▶ **What is required**: Can the data below be set down again exactly, line for line?

▶ **Supplied data**:
———
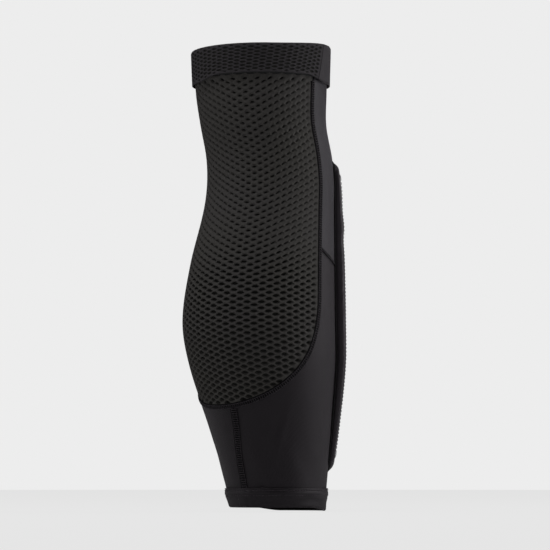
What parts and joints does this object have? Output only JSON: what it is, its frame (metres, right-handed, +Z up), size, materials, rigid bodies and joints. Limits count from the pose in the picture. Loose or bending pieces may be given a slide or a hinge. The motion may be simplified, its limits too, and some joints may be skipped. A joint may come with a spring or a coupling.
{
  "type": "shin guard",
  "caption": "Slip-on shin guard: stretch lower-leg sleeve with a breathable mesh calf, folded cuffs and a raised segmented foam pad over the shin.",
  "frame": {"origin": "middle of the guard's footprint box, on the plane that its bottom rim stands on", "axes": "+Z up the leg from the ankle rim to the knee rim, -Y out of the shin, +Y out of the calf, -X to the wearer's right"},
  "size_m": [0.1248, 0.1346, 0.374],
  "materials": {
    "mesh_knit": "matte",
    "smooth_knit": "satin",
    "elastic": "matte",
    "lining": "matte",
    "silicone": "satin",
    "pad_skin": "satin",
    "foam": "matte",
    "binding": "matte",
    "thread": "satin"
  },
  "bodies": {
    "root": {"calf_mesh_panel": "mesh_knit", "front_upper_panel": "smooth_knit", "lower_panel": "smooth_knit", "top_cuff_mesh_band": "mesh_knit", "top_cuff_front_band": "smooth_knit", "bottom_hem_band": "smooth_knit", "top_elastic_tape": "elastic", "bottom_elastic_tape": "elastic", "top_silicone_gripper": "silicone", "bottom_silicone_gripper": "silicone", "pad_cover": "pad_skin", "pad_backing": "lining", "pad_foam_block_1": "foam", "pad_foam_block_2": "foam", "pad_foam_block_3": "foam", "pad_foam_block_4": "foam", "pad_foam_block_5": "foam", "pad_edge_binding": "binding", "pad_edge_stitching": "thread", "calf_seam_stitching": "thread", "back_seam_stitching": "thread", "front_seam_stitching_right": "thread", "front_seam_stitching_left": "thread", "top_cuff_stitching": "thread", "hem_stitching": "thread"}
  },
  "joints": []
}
———
▶ **The output**:
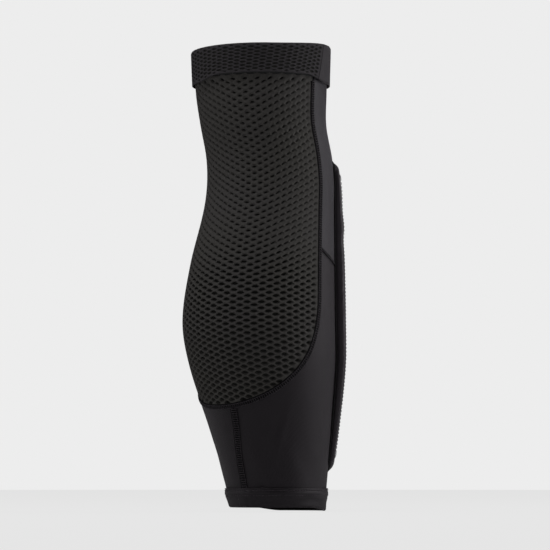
What parts and joints does this object have? Output only JSON: what it is, its frame (metres, right-handed, +Z up), size, materials, rigid bodies and joints. Limits count from the pose in the picture. Loose or bending pieces may be given a slide or a hinge. The motion may be simplified, its limits too, and some joints may be skipped. A joint may come with a spring or a coupling.
{
  "type": "shin guard",
  "caption": "Slip-on shin guard: stretch lower-leg sleeve with a breathable mesh calf, folded cuffs and a raised segmented foam pad over the shin.",
  "frame": {"origin": "middle of the guard's footprint box, on the plane that its bottom rim stands on", "axes": "+Z up the leg from the ankle rim to the knee rim, -Y out of the shin, +Y out of the calf, -X to the wearer's right"},
  "size_m": [0.1248, 0.1346, 0.374],
  "materials": {
    "mesh_knit": "matte",
    "smooth_knit": "satin",
    "elastic": "matte",
    "lining": "matte",
    "silicone": "satin",
    "pad_skin": "satin",
    "foam": "matte",
    "binding": "matte",
    "thread": "satin"
  },
  "bodies": {
    "root": {"calf_mesh_panel": "mesh_knit", "front_upper_panel": "smooth_knit", "lower_panel": "smooth_knit", "top_cuff_mesh_band": "mesh_knit", "top_cuff_front_band": "smooth_knit", "bottom_hem_band": "smooth_knit", "top_elastic_tape": "elastic", "bottom_elastic_tape": "elastic", "top_silicone_gripper": "silicone", "bottom_silicone_gripper": "silicone", "pad_cover": "pad_skin", "pad_backing": "lining", "pad_foam_block_1": "foam", "pad_foam_block_2": "foam", "pad_foam_block_3": "foam", "pad_foam_block_4": "foam", "pad_foam_block_5": "foam", "pad_edge_binding": "binding", "pad_edge_stitching": "thread", "calf_seam_stitching": "thread", "back_seam_stitching": "thread", "front_seam_stitching_right": "thread", "front_seam_stitching_left": "thread", "top_cuff_stitching": "thread", "hem_stitching": "thread"}
  },
  "joints": []
}